Well, my instinct was good — not a customer at the copy center, had the place to myself. My options were limited: lamination ($6) or laminated to a board ($21). I chose the second option and declined on the black-and-white PDF. Had the technology been capable of reproducing the red color elements, I would have gone for the PDF, too.

Well, I couldn’t believe the results: crisp, clean and sharp, no trace of a fold or wrinkle, preserved and protected for posterity.

There was just one little problem, though, one that’s oh so typical and annoying about local history and careless local historians. A line of red dashes identifies the route of Deerfield’s 1704 captives being led north on foot to Canada by their French and Indian captors. The problem was that the route depicted did not agree with Thompson’s History of Greenfield as to the site of the first overnight camp in the Meadows. Or did it?

I seemed to recall Thompson placing the campsite at the confluence of my backyard Hinsdale Brook with Punch Brook, perhaps 300 yards downstream. The map placed the first encampment a mile or so south of me, at the base of Greenfield Mountain behind Butynski Farm in the Lower Meadows.

Well, I went immediately to my library and dug out Thompson to refresh my memory. On Page 90, he writes, “Until recently, the place of their encampment upon the night of the fatal day has been supposed to be in the swamp just west of the old Nims (now Butynski) farm. But later the discovery of an ancient broad ax (believed to be a portion of the Deerfield plunder) at the former junction of Hinsdale and Punch brooks makes it seem more probable that the first camp was made about in the middle of the (Upper) Meadows of Greenfield.”


I guess whoever had final say on that 1953 map wasn’t buying the broad-ax hypothesis. I tend to agree. It’s weak.

Oh yeah, maybe now I can get back to that book I briefly mentioned last week about our extinct passenger pigeon, read with interest over my December vacation.

“The Passenger Pigeon,” by Erroll Fuller (Princeton University Press, 2015), tells a poignant, wasteful, gluttonous and maybe even horrifying tale Americans should be ashamed of. This handsomely illustrated book is worth the cost ($29.95) simply as a coffee-table display piece, fun to just page through for the many colorful artists’ renderings, including some by John James Audubon himself.

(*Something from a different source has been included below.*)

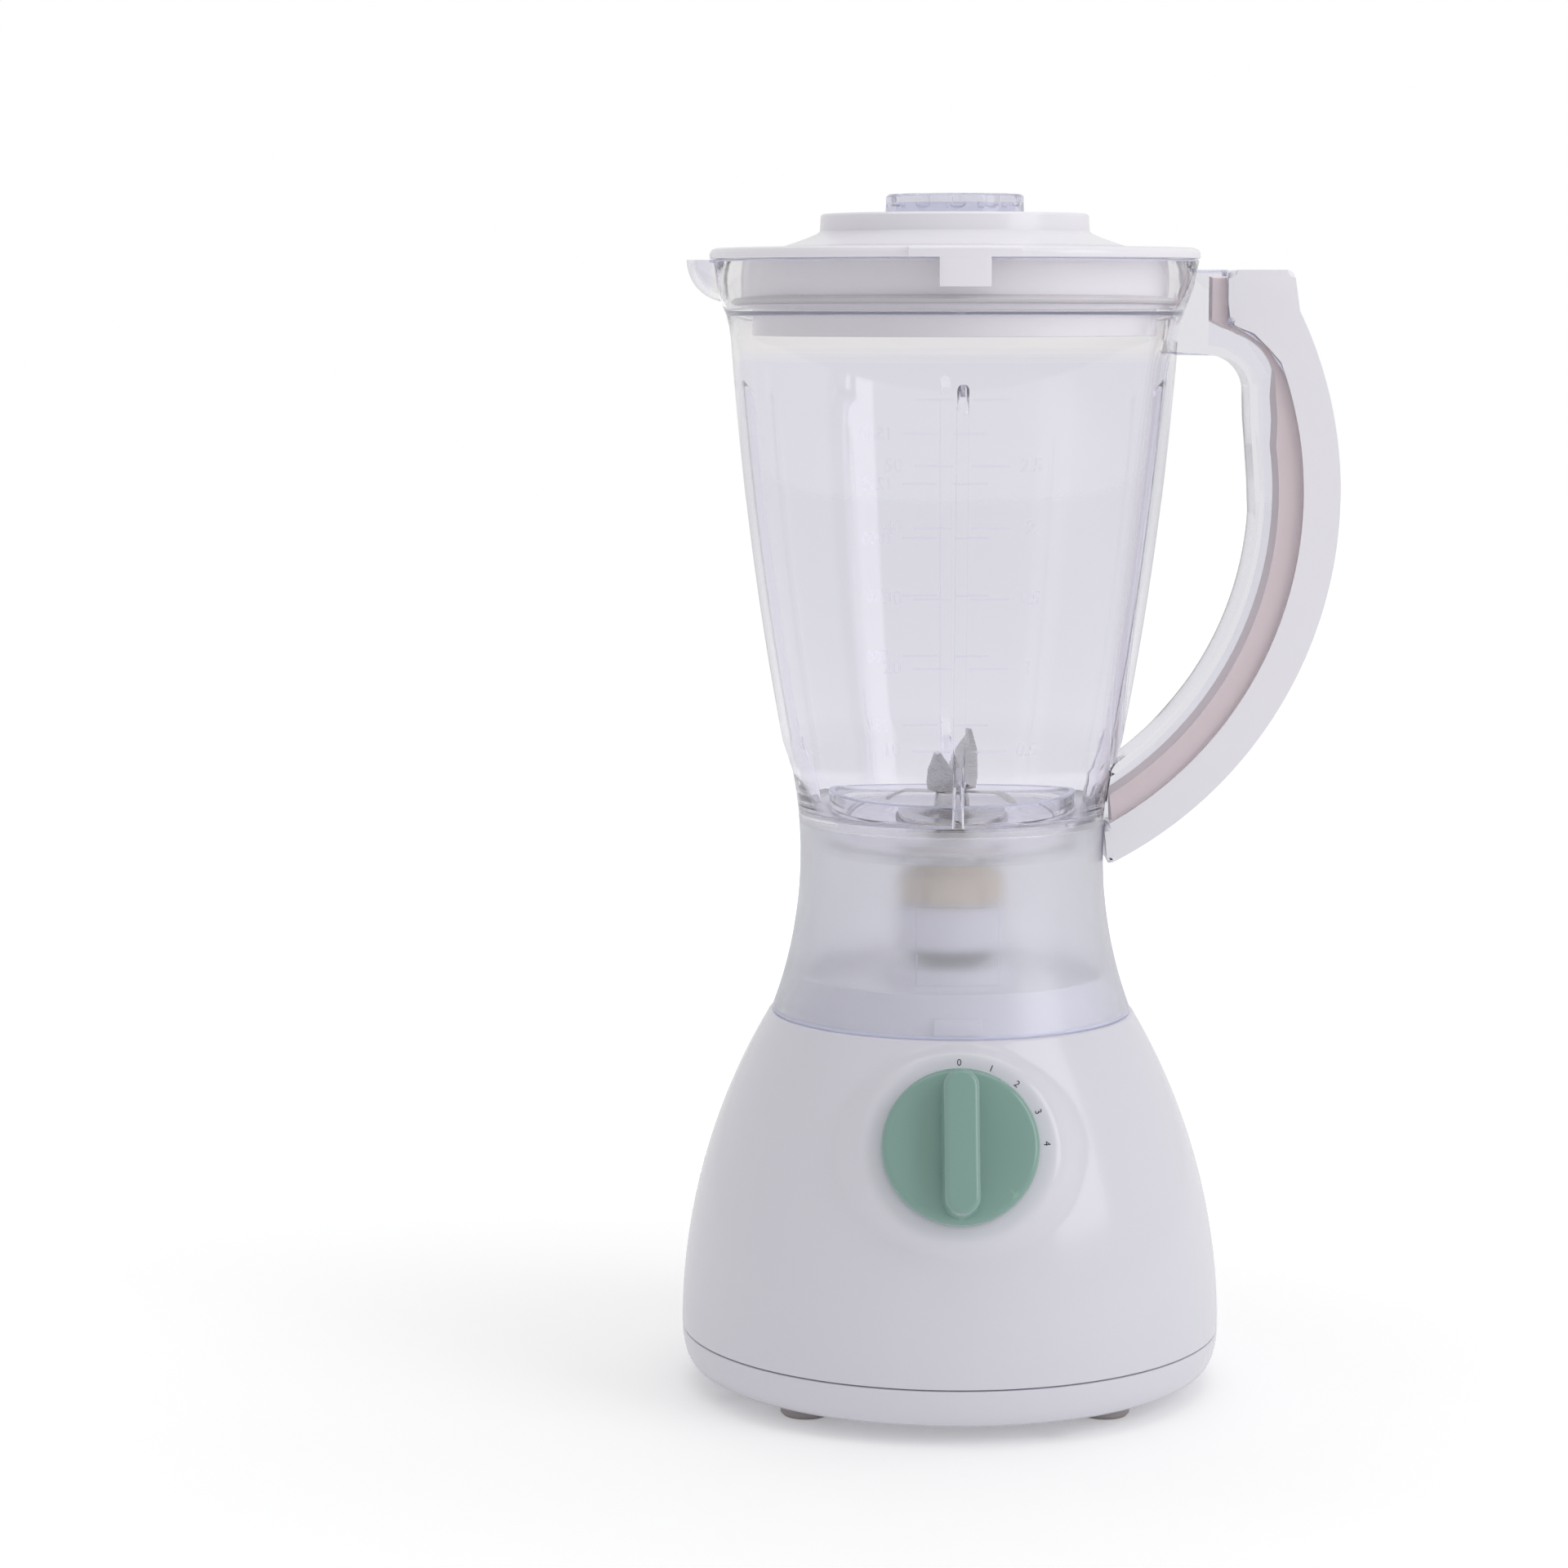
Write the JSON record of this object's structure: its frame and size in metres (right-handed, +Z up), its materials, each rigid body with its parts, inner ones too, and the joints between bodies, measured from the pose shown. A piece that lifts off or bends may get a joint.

There has been a run of passenger pigeon volumes in recent years to commemorate the historic passing of Martha, our last passenger pigeon that died confined in a sorry cage in 1914. It was thus the 100th anniversary of her death last year.

Isn’t it interesting how European interlopers destroyed an asset utilized for millennia by North America’s first people as a valuable source of food and rich airborne fertilizer deposited on the Earth Mother by flocks so dense and deep that they were known to block a bright midday sun for hours. Wanton, irresponsible slaughter took care of that by the turn of the 20th century, when the proud native bird was relegated to zoos, cages and museum taxidermy … similar to the likes of full-feathered Sitting Bull traveling with Buffalo Bill or Barnum & Bailey or some other traveling freak show.

We all know the pathetic disclaimer plea: “Forgive them Father, for they know not what they do;” and continue to do with a greedy Occidental grin.